Little else in this show about the brief but torrid affair between Francesca and Robert, a National Geographic photographer who happens by after her husband and two teenage children leave for the Indiana State Fair with their prize steer in tow, rises to that level of passion. It’s primarily due to Robert James Waller’s trashy source novel—Clint Eastwood’s 1995 film, starring Eastwood and Meryl Streep, made its protagonists older, providing a melancholic sense of a missed chance at last love—which Marsha Norman’s book cannot overcome.

Instead, Norman’s book wallows in a cutesy middle America, saddling Francesca—and us—with a busybody neighbor and her husband, about whom far too much is made as the affair runs its course. Then there are Brown’s routine lyrics and derivative music: the latter has pretentions to deeper emotions in romantic arias and duets for the adulterous lovers, but they only reach our hearts due to O’Hara and an equally superb Steven Pasquale.

O’Hara, a meltingly lovely actress who makes us fall deeply for this woman yanked from her world to begin a new life only to find an unlikely escape, and Pasquale, an intelligent actor whose powerhouse singing voice hasn’t been heard on Broadway until now, make a winning couple. Although it’s strange that O’Hara decided to sing with her accent (while speaking, she sounds at times like Arianna Huffington, whose Greek homeland is hundreds of miles from Naples), the pair’s passionate duets make Brown’s songs sound more tuneful than they really are.

Hunter Foster—Sutton’s brother—invests the stock character of Francesca’s husband Bud with a pathos unearned on the page, while Cass Morgan and Michael X. Martin are less irritating than they could have been as neighbors with too much stage time. Michel Yeargan’s set, comprising bits and pieces of kitchen furnishings and one of the fabled covered bridges of the title, is cleverly utilized by director Bartlett Sher, as the supporting cast brings the pieces on and off stage. That they sit at either side when not in on the action is a less felicitous directorial decision.

Despite many drawbacks, O’Hara and Pasquale make this lukewarm musical a white-hot, irresistible romance.

Fumusa and Hecht in Stage Kiss (photo: Joan Marcus)
Sarah Ruhl returns with another heavy-handed, shaky mix of comedy, parody, sentimentality and absurdism: Stage Kiss is a wooden and, finally, quite pointless bit of affected whimsy in which two performers, decades after an affair in their younger days, reunite for the revival of a bad play and discover that the sparks they try to produce onstage are being reproduced backstage and fall for each other again.

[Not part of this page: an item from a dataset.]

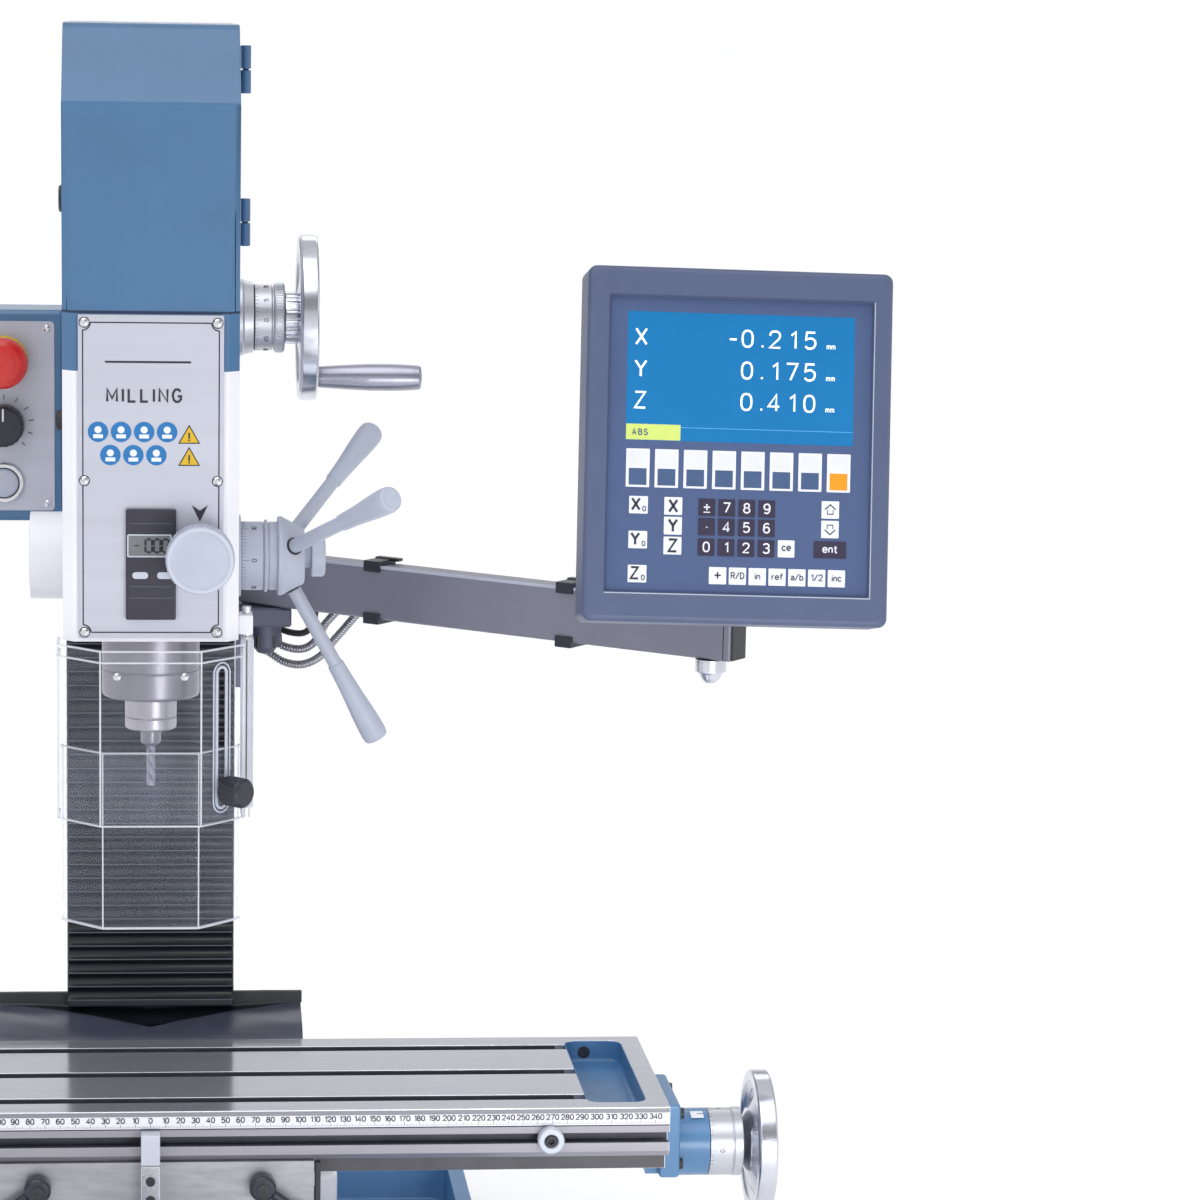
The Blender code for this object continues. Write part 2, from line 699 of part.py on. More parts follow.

Though unoriginal, this isn’t bad material from which to extract a funny, even relevant comedy: real life vs. show biz might be an old-hat concept, but one might find small nuggets of truth and hilarity in the interactions of self-absorbed actors, playwrights and directors. Too bad Ruhl finds few of those nuggets in the story of He and She, who re-meet cutely at the first reading of an awful play that’s been unearthed after years of neglect.

We get far more scenes from this play, with intentional howlers in the dialogue and characters, than we should: maybe Ruhl wants her own play to look better by comparison. The trouble is, Stage Kiss isn’t much better than the two fictional plays it lampoons (yes, there’s another in the second act).

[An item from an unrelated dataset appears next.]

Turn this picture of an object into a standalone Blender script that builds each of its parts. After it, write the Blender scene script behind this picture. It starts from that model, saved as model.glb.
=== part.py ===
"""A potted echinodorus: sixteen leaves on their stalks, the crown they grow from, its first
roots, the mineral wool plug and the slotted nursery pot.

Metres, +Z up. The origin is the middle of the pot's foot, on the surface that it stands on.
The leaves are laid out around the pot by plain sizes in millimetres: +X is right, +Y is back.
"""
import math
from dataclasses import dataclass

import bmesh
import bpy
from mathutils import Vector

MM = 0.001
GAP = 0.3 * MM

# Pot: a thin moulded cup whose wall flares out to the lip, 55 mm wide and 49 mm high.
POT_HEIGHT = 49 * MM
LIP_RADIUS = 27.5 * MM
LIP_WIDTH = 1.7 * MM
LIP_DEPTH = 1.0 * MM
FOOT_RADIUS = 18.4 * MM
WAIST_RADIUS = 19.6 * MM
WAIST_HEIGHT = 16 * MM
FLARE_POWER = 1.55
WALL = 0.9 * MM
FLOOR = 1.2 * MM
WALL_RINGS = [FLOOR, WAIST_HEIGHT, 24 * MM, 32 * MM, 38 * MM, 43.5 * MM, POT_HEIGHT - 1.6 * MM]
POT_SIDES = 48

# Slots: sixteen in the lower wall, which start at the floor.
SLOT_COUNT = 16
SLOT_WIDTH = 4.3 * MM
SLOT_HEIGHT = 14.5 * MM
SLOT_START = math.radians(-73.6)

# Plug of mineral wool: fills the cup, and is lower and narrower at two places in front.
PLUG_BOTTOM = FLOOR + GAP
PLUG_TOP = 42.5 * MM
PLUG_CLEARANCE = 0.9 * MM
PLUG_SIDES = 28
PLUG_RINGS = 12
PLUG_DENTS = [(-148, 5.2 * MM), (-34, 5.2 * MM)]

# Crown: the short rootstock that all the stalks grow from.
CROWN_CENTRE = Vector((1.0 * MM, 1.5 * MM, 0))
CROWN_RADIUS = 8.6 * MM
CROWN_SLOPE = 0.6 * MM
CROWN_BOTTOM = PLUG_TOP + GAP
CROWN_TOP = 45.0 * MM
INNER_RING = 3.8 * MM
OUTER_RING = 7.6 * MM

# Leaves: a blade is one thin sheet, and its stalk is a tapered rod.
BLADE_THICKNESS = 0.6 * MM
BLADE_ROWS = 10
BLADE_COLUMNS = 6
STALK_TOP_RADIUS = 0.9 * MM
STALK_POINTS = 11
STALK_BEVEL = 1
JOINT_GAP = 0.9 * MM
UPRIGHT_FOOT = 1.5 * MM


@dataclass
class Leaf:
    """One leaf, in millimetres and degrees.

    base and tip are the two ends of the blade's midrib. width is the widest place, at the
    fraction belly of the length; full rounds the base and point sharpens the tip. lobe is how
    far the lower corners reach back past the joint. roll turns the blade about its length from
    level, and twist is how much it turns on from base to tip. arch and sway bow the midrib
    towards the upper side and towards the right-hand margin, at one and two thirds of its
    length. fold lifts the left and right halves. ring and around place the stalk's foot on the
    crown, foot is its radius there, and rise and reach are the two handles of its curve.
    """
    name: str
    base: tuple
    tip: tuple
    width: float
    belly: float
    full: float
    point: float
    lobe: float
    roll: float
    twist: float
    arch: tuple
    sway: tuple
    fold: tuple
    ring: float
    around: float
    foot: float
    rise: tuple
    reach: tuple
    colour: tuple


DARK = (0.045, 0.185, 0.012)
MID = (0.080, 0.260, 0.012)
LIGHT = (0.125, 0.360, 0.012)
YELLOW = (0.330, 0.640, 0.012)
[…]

After an overlong first act with endless scenes of readings and rehearsals from the fictional play, the second act shows Ruhl briefly finding her footing, with amusingly lively banter among the characters crowded into He’s apartment: namely He’s girlfriend and She’s husband and daughter. However, after silly talk about souls breaks the brief spell, another lousy play that He and She decide to take on becomes the semi-focus of Ruhl’s unfocused play. Groaningly obvious jokes and one-liners abound, and when the play turns serious at the end, it’s a desperate move to find Meaning in what could have made a decent skit with a few chuckles.

Jessica Hecht gives a bizarre performance, with off-kilter line readings that better fit the characters in the plays-within-the-play than they do She, while Dominic Fumusa is a charismatic, winning He, who’s an actor that’s humorously bad at accents. A few seasons back, Ruhl’s Broadway play In the Next Room, or the Vibrator Play was a wonderful surprise: after her increasingly less felicitous The Clean House, Eurydice, Dead Man’s Cell Phone and now Stage Kiss, it’s obvious that The Vibrator Play was the exception that proves the Ruhl.